“The Supreme Court is saying that campaign spending is a matter of free speech, but it has set up a situation where the more money you have the more speech you can buy. That’s a threatening concept for democracy. If your party serves the powerful and well-funded interests, and there’s no limit to what you can spend, you have a permanent, structural advantage. We’re averaging fifty-dollar checks in our campaign, and trying to ward off these seven- or even eight-figure checks on the other side. That disparity is pretty striking, and so are the implications. In many ways, we’re back in the Gilded Age. We have robber barons buying the government.”
The week in review
Watching (selected parts of) the Republican National Convention this past week has accentuated the distinct feeling that we have been witnessing a gradual dismantling of democracy in America over the past fifteen years or so. The nadir so far was still the stolen election in 2000, closely followed by the disgraceful first election of George W. Bush on the backs of a vulnerable minority in 2004. However, the political deadlock in Congress for the past four years has been a dismaying spectacle to say the least, as has the Obama administration’s utter failure to correct the political abuses of its predecessors in its foreign policy.
And now we’re getting myth-making on a grand scale, with bald-faced lying and deception the order of the day for the Republican candidacy. Romney seems to be the ultimate candidate of this particular moment in time. Entirely malleable in his effort to reach the majority that will win him the election, he is now running along with a right-wing ideologue whose approach to facts as something equally malleable was made apparent in his address on Wednesday. And with the Citizens United decision by the Supreme Court in 2010, the stage is set not only for the mass propagation of these lies, but the further marginalization of the greater electorate.

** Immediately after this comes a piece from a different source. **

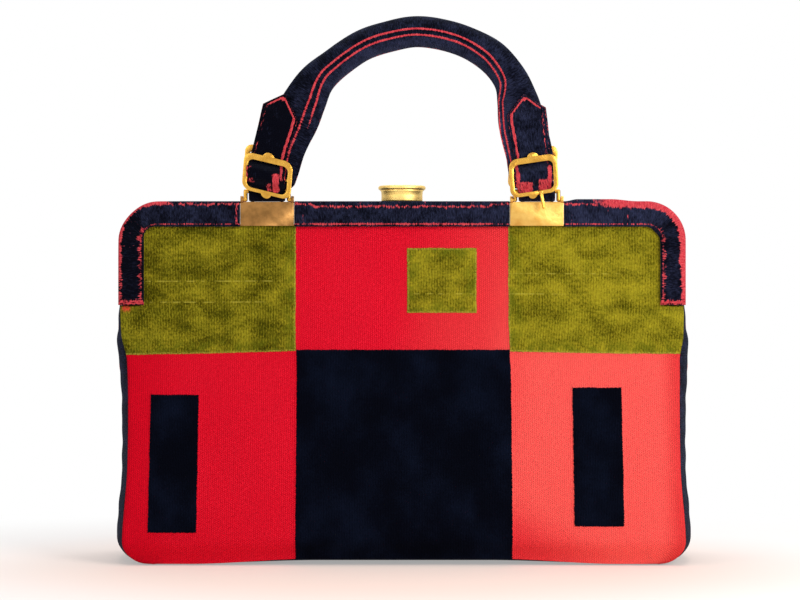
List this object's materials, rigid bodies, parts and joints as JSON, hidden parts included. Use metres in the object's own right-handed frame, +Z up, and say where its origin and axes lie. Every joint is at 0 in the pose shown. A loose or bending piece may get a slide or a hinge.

I know, politicians have always lied and American politics have long been dependent on special interest, it just seems to me that we are witnessing an accelerated decline these years. For all its disappointment, the Obama administration have achieved — or seemed to achieve — a few important victories for democracy, from ending Don’t Ask, Don’t Tell to fledgling universal health care, but overall the prospects that the fundamental problems of the system by which they rule, starting with its dependence on big money, will be solved are bleaker than ever. This election will not even carry the entertainment value of the last one, it’ll just be depressing, but it will also be a real test of a severely tested democratic system.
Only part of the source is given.